確定である。おっさんがトランポリンで跳ねてると、ウザいのだ。
さらなる高みを目指して
さらなる高みを目指して
続いて、鼠がチーズを食べてるシャツに着替えてみた。ピンクのがまだファンシーだったのに対し、こちらはさらにうざったい。
約束通り
約束通り
改めて撮った写真を確認して満足。予想に違わぬ結果がにじんでいる。こんな写真が家のポストに入っていたら、本当に嫌な気持ちになると思う。
地球に飛び出せ
地球に飛び出せ
いや、やっぱりおかしい。私がやりたかったのはこんなことではなかったはずだ。元々はアイドルのジャンプ写真に憧れて始めたことだろう。家の中で撮ったからあんなことになったのだろうか。

この手のジャンプ写真は、空をバックに跳んでいるものが多い気がする。そういわけで、トランポリン持参で公園にやってきた。
なぜだか孤高
なぜだか孤高
週末の公園は家族連れや若者のグループでにぎわっている。けれども、一番広い広場に来て撮った写真は上のようなもの。他に誰も写っていないのは、偶然のタイミングだけだと思いたい。

ここまでひとりぼっちじゃなくてもいいのだが、思いっきり跳ぶには周りに人がいないのは好都合。さあ、跳んでみよう。
なんか低い
なんか低い
うーん。ウザいはウザいのだが、躍動感がない。

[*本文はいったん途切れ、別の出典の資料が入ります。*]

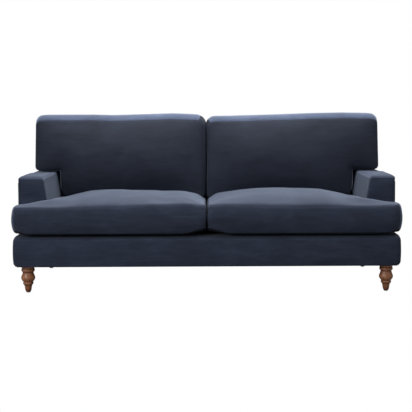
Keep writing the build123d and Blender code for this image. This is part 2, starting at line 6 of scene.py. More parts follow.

実際にはそれなりの高さで跳んでいるのだが、トランポリンが写らないように撮るとこうなってしまう。少し角度を変えてみよう。
じわじわ出てきた謎の感じ
じわじわ出てきた謎の感じ
さっきの写真よりだいぶよくなっていると思う。何を基準にして「よくなっている」のかは自分でもよくわからないが、よくなっている。
なにを躍動してるんだ
なにを躍動してるんだ
そのまま宇宙まで跳んでけばいい
そのまま宇宙まで跳んでけばいい
アイドルのジャンプ写真に憧れて公園に来たのに、いざ撮影を始めると、結局「いかにうざったい写真が撮れるか」へと目的がずれてくる。そしてその試みは、結構な成功を収めているとも思う。

シチュエーションの曖昧さが心にざわめきをもたらす。その不安をそのままにしておけず、人はそれに「ウザい」という言葉を与えるのだと思う。
完全に意味不明
完全に意味不明

そういうことは視野にない
そういうことは視野にない

理由を分析するつもりはない。心の機序にも関心はない。私の仕事は、「トランポリンでウザい」という揺るぎない事実を提示するところまでとしたい。

上の写真はトランポリンの箱に書いてあった言葉。メーカーの意図を完全に無視する結果となってしまって申し訳ない。